The development process is becoming a serious bottleneck. Our theory at FDA, and we’ve said this publicly, across the board, is that we’re using the evaluation tools and infrastructure of the last century — and in some cases, tools from very early in the last century — to develop this century’s medical advances.

FDA would like to change this.

But all of this must be viewed within the context of this huge R&D investment, which has driven heightened public expectations that we’re going to have all these novel therapies available based on all new science.

There’s been an explosion in new science. There are ventures and labs all over the world that have all this great new stuff that’s going to cure more patients and meet medical needs.

Novel drug submissions, however, have been flat…approvals last year were very low relative to performance in the '80s and '90s, and much less than what came out in the mid-'90s.

Although investment in research and discovery has gone up tremendously, we’re not seeing this reflected in output of new products, even though the public is expecting this result. As a result, they’re getting mad at NIH and the pharmaceutical industry.

There’s been a definite plateau in the pharma development pipeline, and a lot of discussion and speculation in the literature as to its causes. "Maybe we invested too much in genomics and it wasn’t ready yet," we hear, and so forth and so on. You’ve heard all this speculation.

But what we need to do is to work on things we can address and correct. So the Critical Path focuses more on the development process

At the same time we’re that drug development today has a lower chance of success. That can’t be good news. So despite all the answers you have from science, as you move new products into preclinical and clinical development, their success rate is actually declining. Today, new compounds going into Phase I have an 8% chance of success reaching the market, compared with 14% a decade and a half ago.

And, more ominously, the Phase III failure rate is now about 50% vs. 20% a decade ago. I say "ominous" because, by the time you get to Phase III you’ve sunk a lot of cost into the compound, and invested a lot of money. It’s very painful. It also causes your stock value to go down, because you’ve told everyone that you have this great new compound going into clinical trials.

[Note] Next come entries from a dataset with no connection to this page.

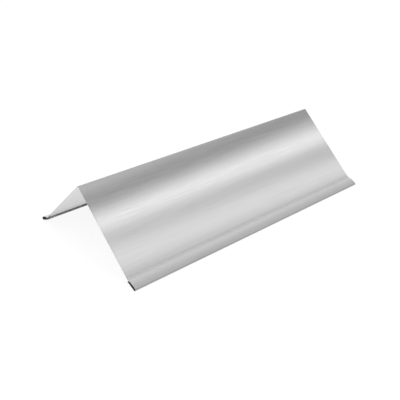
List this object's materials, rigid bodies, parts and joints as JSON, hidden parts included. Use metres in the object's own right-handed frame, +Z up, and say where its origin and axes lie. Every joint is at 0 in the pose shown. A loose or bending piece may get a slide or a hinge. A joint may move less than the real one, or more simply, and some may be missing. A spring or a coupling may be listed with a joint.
{
  "type": "roof ridge cap",
  "caption": "Folded sheet steel ridge cap: two sloping wings that meet in a sharp ridge, each ending in a kicked-out lip with an open hem.",
  "frame": {"origin": "middle of the cap's footprint, on the level that its two hems stand on", "axes": "+X along the ridge, +Y across the ridge towards one wing, +Z up through the ridge"},
  "size_m": [0.43, 0.2298, 0.0974],
  "materials": {
    "coated_steel": "satin"
  },
  "bodies": {
    "root": {"ridge_cap_sheet": "coated_steel"}
  },
  "joints": []
}
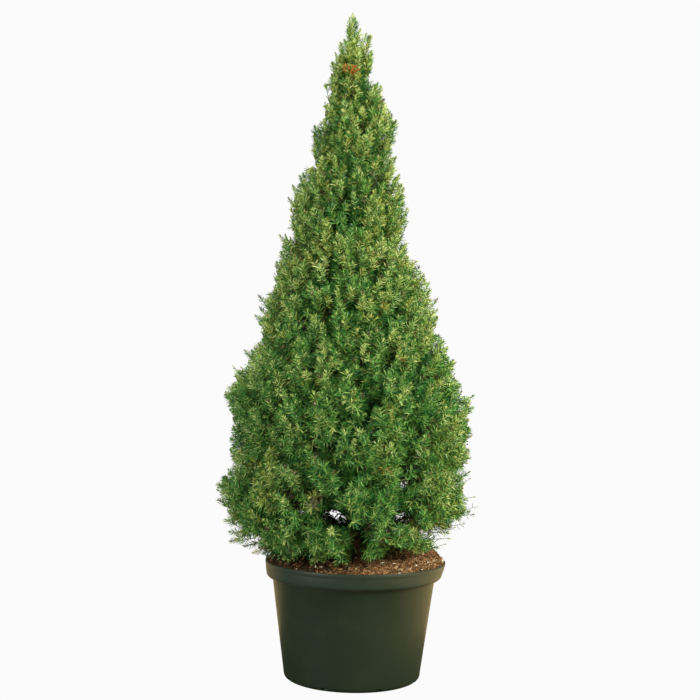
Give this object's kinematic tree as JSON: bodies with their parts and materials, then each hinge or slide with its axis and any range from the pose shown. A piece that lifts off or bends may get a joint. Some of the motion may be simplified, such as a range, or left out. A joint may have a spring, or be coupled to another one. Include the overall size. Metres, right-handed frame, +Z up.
{
  "type": "potted dwarf alberta spruce",
  "caption": "Dwarf conical spruce with dense short needles on a single leaning trunk, growing in a round nursery pot of bark mix.",
  "frame": {"origin": "centre of the pot's flat underside", "axes": "+Z up the plant towards its tip, +X to the viewer's right, the viewer on the -Y side"},
  "size_m": [0.4059, 0.3901, 1.035],
  "materials": {
    "pot_plastic": "dark green-black moulded nursery plastic, satin",
    "potting_mix": "red-brown bark and coir crumbs with a few pale specks",
    "bark": "grey-brown scaly bark",
    "foliage": "matte green needles, lighter at the tips"
  },
  "bodies": {
    "root": {"leader_mass_1": "foliage", "lower_mass_1": "foliage", "lower_mass_2": "foliage", "lower_mass_3": "foliage", "lower_mass_4": "foliage", "lower_mass_5": "foliage", "lower_mass_6": "foliage", "middle_mass_1": "foliage", "middle_mass_2": "foliage", "middle_mass_3": "foliage", "middle_mass_4": "foliage", "middle_mass_5": "foliage", "middle_mass_6": "foliage", "pot": "pot_plastic", "potting_mix": "potting_mix", "shoulder_mass_1": "foliage", "shoulder_mass_2": "foliage", "shoulder_mass_3": "foliage", "shoulder_mass_4": "foliage", "shoulder_mass_5": "foliage", "skirt_bough_1": "bark", "skirt_bough_2": "bark", "skirt_bough_3": "bark", "skirt_bough_4": "bark", "skirt_bough_5": "bark", "skirt_bough_6": "bark", "skirt_bough_7": "bark", "skirt_mass_1": "foliage", "skirt_mass_2": "foliage", "skirt_mass_3": "foliage", "skirt_mass_4": "foliage", "skirt_mass_5": "foliage", "skirt_mass_6": "foliage", "skirt_mass_7": "foliage", "spire_mass_1": "foliage", "spire_mass_2": "foliage", "spire_mass_3": "foliage", "top_mass_1": "foliage", "top_mass_2": "foliage", "top_mass_3": "foliage", "trunk": "bark", "upper_mass_1": "foliage", "upper_mass_2": "foliage", "upper_mass_3": "foliage", "upper_mass_4": "foliage", "upper_mass_5": "foliage"}
  },
  "joints": []
}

And of course you know, you read about it in the papers all the time, "this program had to be abandoned, that program had to be stopped, etc." and all the disappointment that results. So the predictability of the process is not improving right now.

So we looked at all this at FDA a number of years ago. We knew that these are all big problems, but we saw that the societal investment on the R&D side has been huge. Investment was now needed in the development process; at FDA, we need to improve our standards and to use a lot of science to help us improve standards for manufacturing.

There’s a huge private and public investment in basic research, and huge investment in the development of specific products, but we don’t see the same kind of investment in “how” to develop an evaluation process. Academia has not been funded, and this is true in clinical trials, believe it or not, as well as manufacturing.

There’s been a little more funding for research in toxicology because of environmental issues. FDA has done this type of work over the years, but Congress has not funded FDA to do any of this work.

In the private sector where many of you work, these efforts are often viewed as proprietary and confidential, and so knowledge is not generalized. As a group, we cannot advance our development science as we should, all the way from manufacturing to clinical.

We need to explain this to the public. They’ve never heard about this before. They think that when one of your scientists has a brilliant idea, in two years they should be able to hand a new drug using that idea over to the patient. There should be no problem, the public reasons, and if there is, then you’ve failed. And your scientists think that too, by the way.

It’s never been explained that basic research is a long way away from having a product. We’ve adopted the term Clinical Path to explain the fact that this is a long and extremely technically challenging process.